Rates, Roads and Rubbish: The civic function of Hyperlocal Journalism from critical self-reflective practice – Journalism Portfolio

by Dr Josie Vine

This three-piece portfolio of text-based journalism (three columns) are the product of reflective-practice research exploring the question: What is the civic function of Hyperlocal journalism from the perspective of a Hyperlocal professional practitioner?

The three pieces cover the monthly meetings of Maribyrnong, Brimbank and Hobsons Bay City Councils, and are published in the May, June, July 2023 editions of the Inner West Community Foundation’s Hyperlocal news outlet, The Westsider. The Westsider has had an increasingly important democratic function since News Corp withdrew its local Leader group of newspapers from Melbourne’s inner west in 2020.

The three portfolio pieces were developed by the researcher’s attendance at each of the City Council’s meetings over a three-month period, analysis of council documents and interviews with various news makers. The result was coverage of three important local issues – the McIvor Reserve Redevelopment; Hobson Bay’s Public Toilet Strategy; Brimbank’s draft LGBQIA+ Action Plan – that had received minimal attention (in the latter’s case, no attention) in any other media outlet. In other words, through professional practice (particularly attendance at local government meetings) we can see Hyperlocal journalism has an important civic function within communities devoid of local commercial news outlets.

READ Piece 1

READ Piece 2

READ Piece 3


Background Journalism scholarship generally agrees community-run Hyperlocal news outlets have emerged as important alternative democratic institutions since the withdrawal of local commercial news. This conclusion is reached largely through case study and interview analysis (Carson et al, 2016; Downman and Murray, 2020; Harte, et al, 2019). Yet the civic function of individual Hyperlocal journalists, from the personal perspective of a professional journalism practitioner, has not been explored. This three-piece portfolio fills the gap in the body of knowledge by exploring the research question: What is the civic function of Hyperlocal journalism from the lived experience of a Hyperlocal professional practitioner?
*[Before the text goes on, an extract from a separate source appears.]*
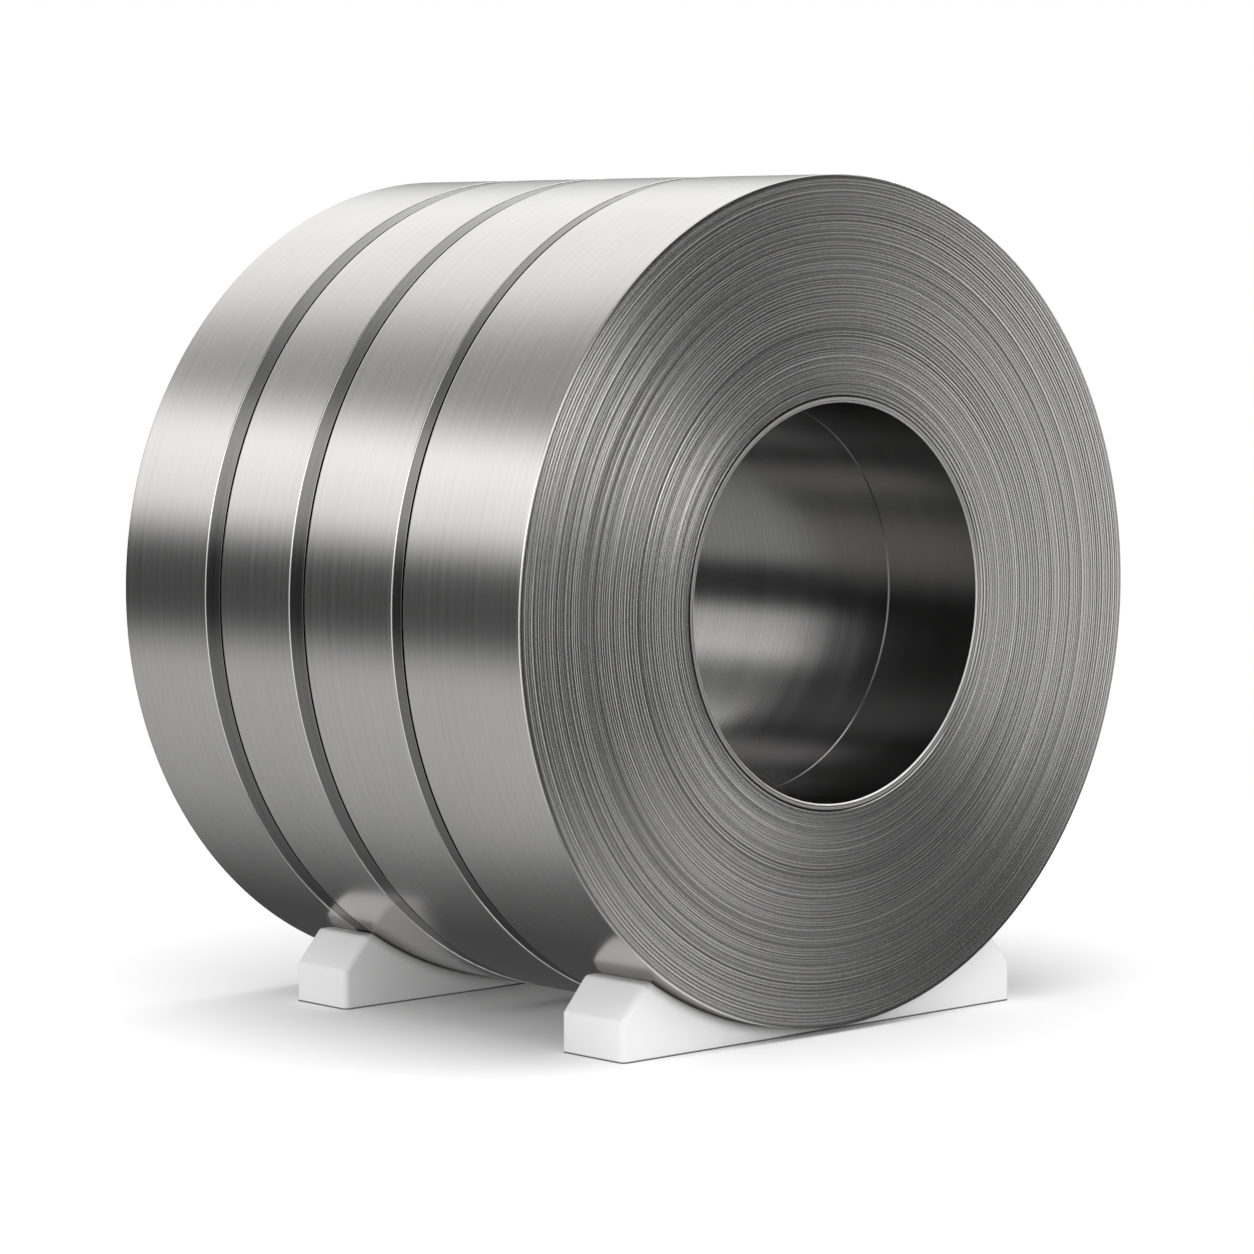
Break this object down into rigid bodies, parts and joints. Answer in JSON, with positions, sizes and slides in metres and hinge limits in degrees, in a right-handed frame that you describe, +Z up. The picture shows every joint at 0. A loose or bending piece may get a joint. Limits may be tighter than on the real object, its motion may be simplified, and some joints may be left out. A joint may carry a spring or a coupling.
{
  "type": "stainless steel coil",
  "caption": "Four slit coils of brushed stainless strip with spacer rings between them, on one core sleeve and two white moulded saddle blocks.",
  "frame": {"origin": "on the floor, under the middle of the coils", "axes": "+X along the coils' axis towards the front end, +Z up, +Y across the coils, along the saddle blocks"},
  "size_m": [0.779, 1.08, 1.0883],
  "materials": {
    "strip_steel": "fine brushed, brushed along the strip",
    "spacer_steel": "brushed round the ring, darker than the strip",
    "sleeve_steel": "fine brushed, darker than the strip",
    "block_plastic": "satin moulded"
  },
  "bodies": {
    "root": {"slit_coil_rear": "strip_steel", "slit_coil_second": "strip_steel", "slit_coil_third": "strip_steel", "slit_coil_front": "strip_steel", "spacer_ring_rear": "spacer_steel", "spacer_ring_middle": "spacer_steel", "spacer_ring_front": "spacer_steel", "core_sleeve_rear": "sleeve_steel", "core_sleeve_front": "sleeve_steel", "saddle_block_rear": "block_plastic", "saddle_block_front": "block_plastic"}
  },
  "joints": []
}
Contribution ‘Rates, Roads and Rubbish’ explores the above question through the researcher’s critical self-reflective practice for the Inner West Community Foundation’s Hyperlocal news outlet, The Westsider. The researcher took a community-engagement role as Westsider local government reporter in April 2023. The researcher attended Brimbank, Maribyrnong and Hobsons Bay City Council monthly meetings in April, May and June. From these meetings, the researcher wrote three columns, published sequentially in the Westsider’s May 2023, June 2023 and July 2023 editions. Using three local issues as case-studies – Maribyrnong’s McIvor Reserve redevelopment; Hobsons Bay’s Public Toilet Strategy; Brimbank’s LBGTQIA+ Action Plan – this portfolio explores Hyperlocal journalism’s civic role from the lived experience of a professional practitioner.
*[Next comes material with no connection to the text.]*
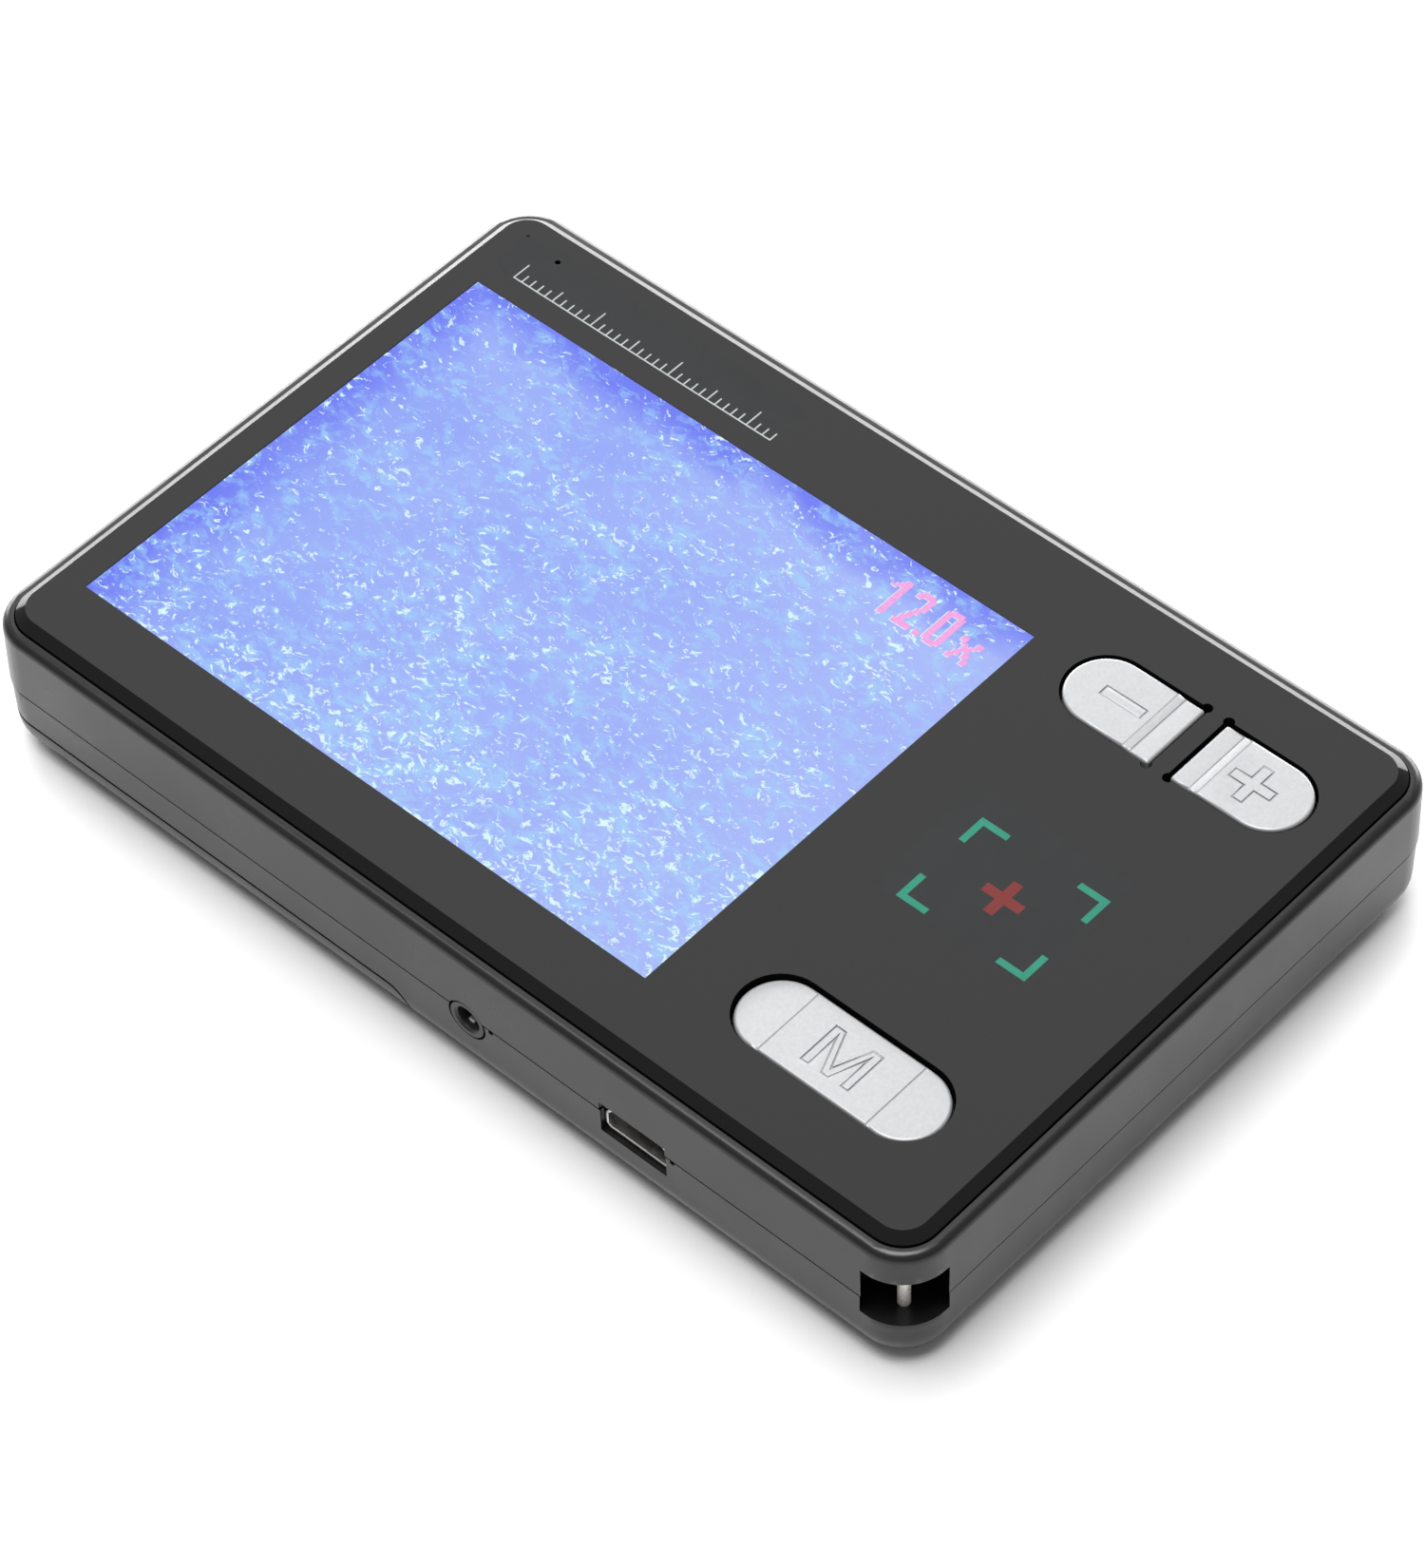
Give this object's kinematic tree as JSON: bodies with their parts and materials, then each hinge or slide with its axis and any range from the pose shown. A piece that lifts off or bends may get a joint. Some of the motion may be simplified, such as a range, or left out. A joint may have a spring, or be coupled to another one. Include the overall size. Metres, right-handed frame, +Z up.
{
  "type": "low vision magnifier",
  "caption": "Flat handheld video magnifier: lit display under a clear front sheet, silver zoom and mode keys, camera window underneath, slide-off battery cover.",
  "frame": {"origin": "middle of the resting face, under the centre of the case", "axes": "+X along the length towards the keys, +Y towards the long edge without sockets, +Z up through the display"},
  "size_m": [0.1124, 0.073, 0.0166],
  "materials": {
    "case_plastic": "black ABS, fine satin moulded texture",
    "clear_acrylic": "clear polished acrylic",
    "black_print": "black screen print",
    "green_print": "green screen print",
    "red_print": "red screen print",
    "foam_tape": "black foam tape",
    "display": "lit display glass",
    "display_tray": "white moulded tray",
    "flex_film": "amber polyimide film",
    "connector_plastic": "ivory plastic",
    "circuit_board": "green solder mask",
    "chip_resin": "black moulding resin",
    "screw_steel": "zinc-plated steel",
    "sensor_face": "sensor cover",
    "black_moulding": "black plastic moulding",
    "optical_glass": "coated lens",
    "clear_window": "clear plastic",
    "led_resin": "phosphor resin",
    "silver_key": "satin silver paint",
    "switch_plastic": "ivory plastic",
    "switch_metal": "stamped steel",
    "battery_skin": "wrapped aluminium can",
    "contact_gold": "gold-plated spring brass",
    "socket_steel": "nickel-plated steel",
    "pin_steel": "bright steel"
  },
  "bodies": {
    "case": {"upper_housing": "case_plastic", "lower_housing": "case_plastic", "front_panel": "clear_acrylic", "panel_print": "black_print", "target_frame_print": "green_print", "target_cross_print": "red_print", "panel_adhesive": "foam_tape", "display_glass": "display", "display_frame": "display_tray", "display_flex": "flex_film", "flex_connector": "connector_plastic", "main_board": "circuit_board", "main_processor": "chip_resin", "board_components": "chip_resin", "board_screws": "screw_steel", "camera_board": "circuit_board", "image_sensor": "sensor_face", "lens_holder": "black_moulding", "lens_barrel": "black_moulding", "camera_lens": "optical_glass", "camera_window": "clear_window", "illumination_leds": "led_resin", "camera_flex": "flex_film", "key_switches": "switch_metal", "battery_pack": "battery_skin", "contact_block": "black_moulding", "battery_contacts": "contact_gold", "jack_body": "black_moulding", "jack_contact": "contact_gold", "usb_shell": "socket_steel", "usb_insulator": "black_moulding", "usb_contacts": "contact_gold", "lanyard_pin": "pin_steel", "status_led": "led_resin", "light_pipe": "clear_window", "housing_screws": "screw_steel"},
    "cover": {"battery_cover": "case_plastic"},
    "minus_button": {"minus_key": "silver_key", "minus_switch_stem": "switch_plastic"},
    "plus_button": {"plus_key": "silver_key", "plus_switch_stem": "switch_plastic"},
    "mode_button": {"mode_key": "silver_key", "mode_switch_stem": "switch_plastic"}
  },
  "joints": [
    {"name": "cover_slide", "type": "slide", "parent": "case", "child": "cover", "axis": [-1, 0, 0], "range_m": [0, 0.015]},
    {"name": "minus_press", "type": "slide", "parent": "case", "child": "minus_button", "axis": [0, 0, -1], "range_m": [0, 0.0004], "stiffness_N_per_m": 1500},
    {"name": "plus_press", "type": "slide", "parent": "case", "child": "plus_button", "axis": [0, 0, -1], "range_m": [0, 0.0004], "stiffness_N_per_m": 1500},
    {"name": "mode_press", "type": "slide", "parent": "case", "child": "mode_button", "axis": [0, 0, -1], "range_m": [0, 0.0004], "stiffness_N_per_m": 1500}
  ]
}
Significance All three pieces were published after peer review (or, in industry-speak, subediting) by Westsider editor and former ABC journalist, Barbara Heggen. On the McIvor Reserve redevelopment plan piece, Ms Heggen emailed: ‘It’s looking great Josie … I’m so thrilled to have your article … it’s really going to help make such a difference …’ On the Hobsons Bay Public Toilet Strategy piece, Ms Heggen emailed: ‘Oh it was great Josie! … I had to trim just a wee bit because the word count was a bit over… but the tone is spot on …’ On Brimbank’s draft LBGTQIA+ Action Plan piece Ms Heggen wrote: ‘I had a read and this is great. You navigated the legals very deftly so well done.’ Hits on Westsider’s website have increased since May. The Westsider is delivered to more than 70 libraries, shopping centres and cafes throughout Melbourne’s inner west.
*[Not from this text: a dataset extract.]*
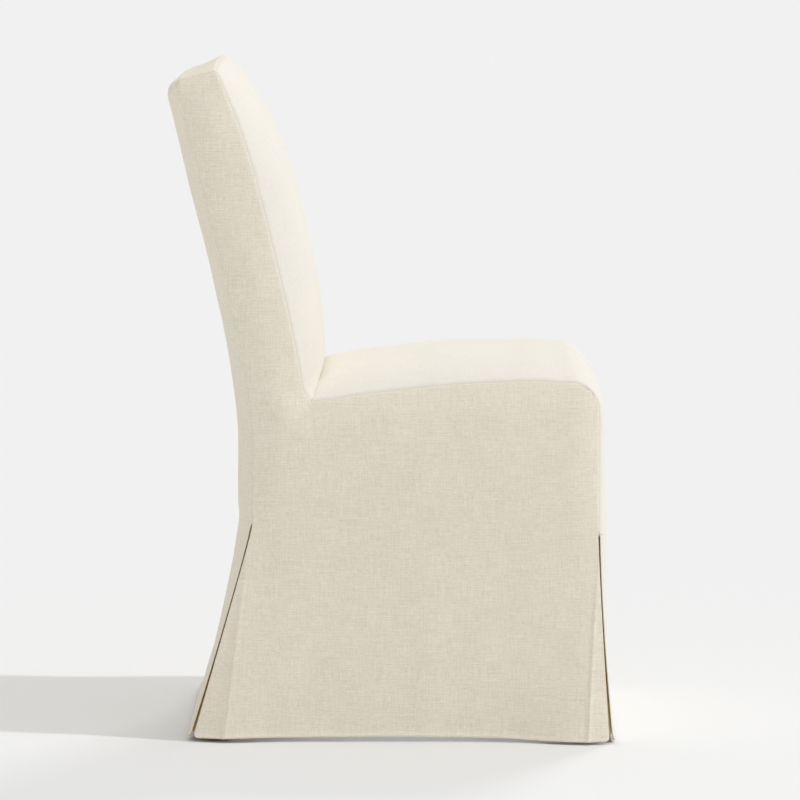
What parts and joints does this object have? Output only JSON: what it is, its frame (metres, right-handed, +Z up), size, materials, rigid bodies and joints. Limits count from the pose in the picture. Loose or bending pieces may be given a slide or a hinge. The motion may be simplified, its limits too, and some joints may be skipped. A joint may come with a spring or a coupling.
{
  "type": "parsons chair",
  "caption": "Armless upright dining chair: crowned seat and leaning back on a wooden frame, under a floor-length linen-weave slipcover with a kick pleat at each corner.",
  "frame": {"origin": "on the floor, under the middle of the whole chair", "axes": "+Z up, -Y the way the sitter faces, +X the sitter's left"},
  "size_m": [0.56, 0.6384, 0.975],
  "materials": {
    "batting": "matte fleece",
    "beech": "sawn and planed, unfinished",
    "cambric": "matte non-woven",
    "felt": "matte needled felt",
    "foam": "matte open cell",
    "linen": "matte slubbed plain weave",
    "lining": "matte plain weave",
    "nylon": "moulded, satin",
    "steel": "drawn wire, bright",
    "webbing": "matte ribbed webbing"
  },
  "bodies": {
    "root": {"back_foam": "foam", "back_strap_1": "webbing", "back_strap_2": "webbing", "back_strap_3": "webbing", "crest_rail": "beech", "deck_felt": "felt", "dust_cover": "cambric", "front_batting": "batting", "front_block_rail_screw_left": "steel", "front_block_rail_screw_right": "steel", "front_block_side_screw_left": "steel", "front_block_side_screw_right": "steel", "front_corner_block_left": "beech", "front_corner_block_right": "beech", "front_glide_left": "nylon", "front_glide_right": "nylon", "front_leg_left": "beech", "front_leg_right": "beech", "front_pleat_underlay_left": "lining", "front_pleat_underlay_right": "lining", "front_rail": "beech", "front_spring_clip_1": "steel", "front_spring_clip_2": "steel", "front_spring_clip_3": "steel", "front_spring_clip_4": "steel", "lower_back_rail": "beech", "outside_back_batting": "batting", "rear_block_rail_screw_left": "steel", "rear_block_rail_screw_right": "steel", "rear_block_side_screw_left": "steel", "rear_block_side_screw_right": "steel", "rear_corner_block_left": "beech", "rear_corner_block_right": "beech", "rear_glide_left": "nylon", "rear_glide_right": "nylon", "rear_pleat_underlay_left": "lining", "rear_pleat_underlay_right": "lining", "rear_post_left": "beech", "rear_post_right": "beech", "rear_rail": "beech", "rear_spring_clip_1": "steel", "rear_spring_clip_2": "steel", "rear_spring_clip_3": "steel", "rear_spring_clip_4": "steel", "seat_foam": "foam", "seat_spring_1": "steel", "seat_spring_2": "steel", "seat_spring_3": "steel", "seat_spring_4": "steel", "side_batting_left": "batting", "side_batting_right": "batting", "side_rail_left": "beech", "side_rail_right": "beech", "slipcover_inside_back": "linen", "slipcover_outside_back": "linen", "slipcover_seat_front": "linen", "slipcover_side_left": "linen", "slipcover_side_right": "linen", "top_pad": "foam"}
  },
  "joints": []
}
An important part of exploring the research question What is the civic function of Hyperlocal journalism from the lived experience of a Hyperlocal professional practitioner? was the reflective-practice behind the portfolio pieces. The researcher physically attended three council meetings every month. Each council meeting was preceded by extensive analysis of council documents (agendas, minutes, draft plans and proposals), and many interviews with various community and council stakeholders. An important element to the research question’s exploration was the fact that no other news outlet attended the meetings, meaning any information appearing in any other mainstream media was garnered from meeting recordings. This is an issue because without physical attendance at the meetings, much information of public interest is unobtainable. This was particularly evident in Brimbank’s June meeting (appearing in July edition) when live streaming was cut after police were called to control the angry crowd in the public gallery. As a result, The Westsider was the only media outlet to report on the whole meeting and the diversity of opinion being canvassed (a key function of journalism as a democratic institution). If The Westsider had not been at the meeting, the public would have little context for the debate, and how the impasse was resolved. Similar situations occurred at the Maribyrnong and Hobsons Bay meetings. Although other media garnered information from the live-stream of these meetings, they did not send journalists to cover meetings in-person. This meant The Westsider was the only media outlet to interview protestors outside council chambers and in the public gallery. The result was The Westsider’s coverage was more well-rounded, diverse and contextualised. This suggests Hyperlocal journalism can, indeed, provide an important civic function in conveying news of public interest to communities devoid of local commercial media.

Dr Josie Vine has been teaching and researching with the RMIT Journalism program since 2006. Prior to this she worked in regional print and radio regional news media. Her research interest is in the history and culture of Australian journalism, and her current project is exploring the past and future of local news media. She currently volunteers with the Hyperlocal inner west news outlet, The Westsider, as local government reporter. Her latest publications include Larrikins, Rebels and Journalistic Freedom in Australia (Springer, 2021) and Newspaper Building Design and Journalism Cultures in Australia and the UK (Routledge, 2023).